Dice la número 22: Señor mío Ibrahim, oh dulce nombre, vente a mí de noche. Si no, si no quieres, me iré yo a ti: dime dónde encontrarte.

Decididas, dispuestas a todo, pero también exigentes y con mucha más imaginación erótica que los hombres a los que aman, como deja bien claro la jarcha número 31:

Non t’amaray, illa con al-sarti an taima halhali ma’a qurti

O sea, según García Gómez: No te amaré, si no juntas las ajorcas de mis tobillos con mis pendientes.

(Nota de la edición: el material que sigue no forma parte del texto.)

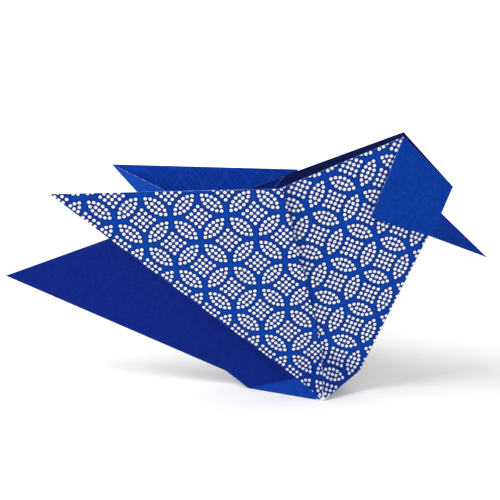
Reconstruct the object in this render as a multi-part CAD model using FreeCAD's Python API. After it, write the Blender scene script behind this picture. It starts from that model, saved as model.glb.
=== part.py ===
import FreeCAD, Part
import math
import os

# Origami sparrow: one square sheet, folded, standing on the flattened tip of its fold.
# Millimetres, +X towards the beak, +Z up, y = 0 is the plane of symmetry, origin on the table
# under the middle of the foot.  All corners lie on the sheet's middle surface.

PAPER = 0.15                 # paper thickness
BEAD = 0.6 * PAPER           # radius of the rounded fold lines
Vec = FreeCAD.Vector
FLOOR = PAPER / 2            # height of the paper's middle where it lies on the table

# breast: the front fold, where the two sides of the body meet
BREAST_FOOT = Vec(19.8, 0, 7.3)
BREAST_TOP = Vec(46.0, 0, 66.6)
BODY_SPREAD = 18.8           # degrees between each body side and the plane of symmetry
NECK_ALONG = 72.8            # head's top corner, measured along the breast fold
NECK_OFF = 21.3              # and square to it
PLEAT_RUN = 32.9             # neck edge's run to the hidden pleat, at 45 degrees to the breast
KNEE_ALONG = 3.2             # lower end of the wing's front fold
KNEE_OFF = 15.1

# foot: the tip of the fold, opened out flat on the table
FOOT_HEEL = Vec(-15.4, -2.2, FLOOR)
FOOT_SIDE = Vec(9.1, -9.5, FLOOR)

# wing, tail and head corners on the near side
WING_TIP = Vec(-68.5, -31.0, 66.7)
WING_SHOULDER = Vec(-2.8, -19.7, 68.0)
WING_HEEL_X = 0.3
WING_HEEL_Z = 4.8
TAIL_TIP = Vec(-96.4, 0, 33.7)
KEEL_END = Vec(-23.2, 0, 4.8)     # where the tail's lower fold opens into the foot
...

Qué tentadora y acrobática petición.

Así es la dulce, firme y alegre lírica popular, esa corriente sumergida que va haciendo charcos a lo largo de la historia, la poesía del extrarradio, desde su origen en romance hasta la penúltima polingonera que tararea coplas de Juan Perro o de Santiago Auserón.

¿De quién son esas manos, esas voces?

Ojalá sigan siendo las nuestras esas manos sobre la piedra, esas voces en la oscuridad, ese ritmo perdido o escamoteado por la música celestial de los barrios céntricos.